Under the circumstances, we believe that the appropriate disposition is to remand this case to the sentencing judge for resentencing in light of the relevant constitutional principles herein discussed.

Remanded for proceedings consistent with this opinion.

. Barnes v. United States, 124 U.S.App. D.C. 318, 365 F.2d 509 (1966).

. In his brief, appellant states that he challenges the validity of the other three sentences as well, but his arguments and citations concern only the validity of the new sentence in Cr. No. 869-64. We therefore address ourselves only to appellant’s challenge to that sentence. Appellant also raises several other points on appeal which we have carefully considered and find without merit.
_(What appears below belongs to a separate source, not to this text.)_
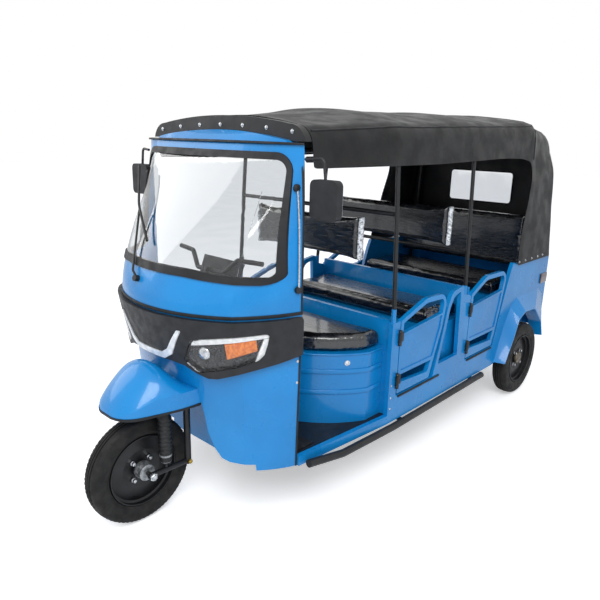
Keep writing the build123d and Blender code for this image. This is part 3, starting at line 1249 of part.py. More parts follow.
MIRROR_STALK_R = 6.0
with BuildPart() as mirrors:
    for side in (LEFT, RIGHT):
        tube(
            (
                (behind(CAB_REAR - 7), side * (CAB_HALF_WIDTH + 2), 1647),
                (behind(CAB_REAR + 10), side * (CAB_HALF_WIDTH + 83), 1652),
                (behind(CAB_REAR + 10), side * (CAB_HALF_WIDTH + 97), 1560),
            ),
            MIRROR_STALK_R,
            20.0,
        )
        with BuildSketch(front_plane(behind(CAB_REAR + 28))) as head:
            with Locations((side * (CAB_HALF_WIDTH + 100), 1495)):
                RectangleRounded(140, 155, 24)
        extrude(head.sketch, amount=36)
finish(mirrors, "mirrors")

with BuildPart() as wiper:
    rod((behind(128), -68, 1106), (behind(66), -68, 1124), 14)
    tube(((behind(80), -70, 1122), (behind(84), -105, 1150), (behind(225), -253, 1398)), 5.0, 20.0)
    tube(((behind(138), -66, 1279), (behind(225), -258, 1412), (behind(345), -430, 1580)), 6.0, 300.0)
    add(cab_upper.part, mode=Mode.SUBTRACT)
finish(wiper, "wiper")

with BuildPart() as tail_lamps:
    for side in (LEFT, RIGHT):
        with Locations((TAIL_PANEL_X - TAIL_LAMP_PROUD / 2, side * (BODY_HALF_WIDTH - 72), 830)):
            Box(TAIL_LAMP_PROUD, 110, 110)
finish(tail_lamps, "tail_lamps")
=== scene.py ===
"""Electric auto rickshaw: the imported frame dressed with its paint, rubber, cloth and fittings."""
import bpy
import json
from math import atan2, cos, pi, radians, sin
from mathutils import Matrix, Vector, noise


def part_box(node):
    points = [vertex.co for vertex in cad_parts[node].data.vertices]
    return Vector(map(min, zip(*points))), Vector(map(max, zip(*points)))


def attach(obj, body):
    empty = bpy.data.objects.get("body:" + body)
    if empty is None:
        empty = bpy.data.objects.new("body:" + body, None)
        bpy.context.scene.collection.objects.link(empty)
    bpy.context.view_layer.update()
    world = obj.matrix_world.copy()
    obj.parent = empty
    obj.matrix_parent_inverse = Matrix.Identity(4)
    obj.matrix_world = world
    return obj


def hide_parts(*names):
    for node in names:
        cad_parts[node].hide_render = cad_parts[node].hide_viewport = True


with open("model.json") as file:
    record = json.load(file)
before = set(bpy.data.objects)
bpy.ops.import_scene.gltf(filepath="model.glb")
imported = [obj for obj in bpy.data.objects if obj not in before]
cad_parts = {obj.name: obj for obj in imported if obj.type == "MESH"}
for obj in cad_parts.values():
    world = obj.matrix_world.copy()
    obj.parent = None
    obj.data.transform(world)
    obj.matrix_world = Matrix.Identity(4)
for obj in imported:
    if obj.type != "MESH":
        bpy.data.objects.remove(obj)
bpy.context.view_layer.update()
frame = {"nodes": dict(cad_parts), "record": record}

scene = bpy.context.scene
bpy.ops.object.select_all(action="DESELECT")

# ---- camera ----
# Standing a little above the roof at the vehicle's front left corner, looking down across the cab.
CAMERA_PLACE = Vector((2.6785, 2.146, 1.735))
CAMERA_YAW = radians(222.87)
CAMERA_PITCH = radians(15.64)
CAMERA_ROLL = radians(-1.39)
CAMERA_LENS = 35.2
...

. 395 U.S. 711, 89 S.Ct. 2072, 23 L.Ed. 2d 656 (1969).

. 395 U.S. 711, 89 S.Ct. 2072, 23 L.Ed. 2d 656 (1969).

. 395 U.S. at 726, 89 S.Ct. at 2081.

. Consecutive sentences are increased if the date at which they are to start is delayed, even though the length of the sentence itself remains the same. See Owensby v. United States, 10 Cir., 385 F.2d 58 (1967).

. United States v. Benz, 282 U.S. 304, 51 S.Ct. 113, 75 L.Ed. 354 (1931); United States v. Sacco, 2 Cir., 367 F.2d 368 (1966); Owensby v. United States, supra Note 6.

. Deutschmann v. United States, 9 Cir., 254 F.2d 487, 490-491, cert. denied, 357 U.S. 928, 78 S.Ct. 1377, 2 L.Ed.2d 1374 (1958), holds that a consecutive sentence may be increased even though the sentence to which it is anchored has begun to be served. That ease is clearly distinguishable from the present one since the sentence increased there was completely invalid originally. But the Deutschmann court’s stated position is, of course, directly contrary to Owensly and, we believe, unwise. The Deutsch-mann logic would allow a judge to increase a valid consecutive sentence long after it had been imposed. Apparently a prisoner would remain subject to the threat that his valid consecutive sentence could be increased until he had served all the prison terms to which the consecutive sentence was anchored. This, of course, would defeat all the policies behind the rule forbidding an increase in sentence after it has begun to be served. See Annot., 168 A.L.R. 706, 709 (1947).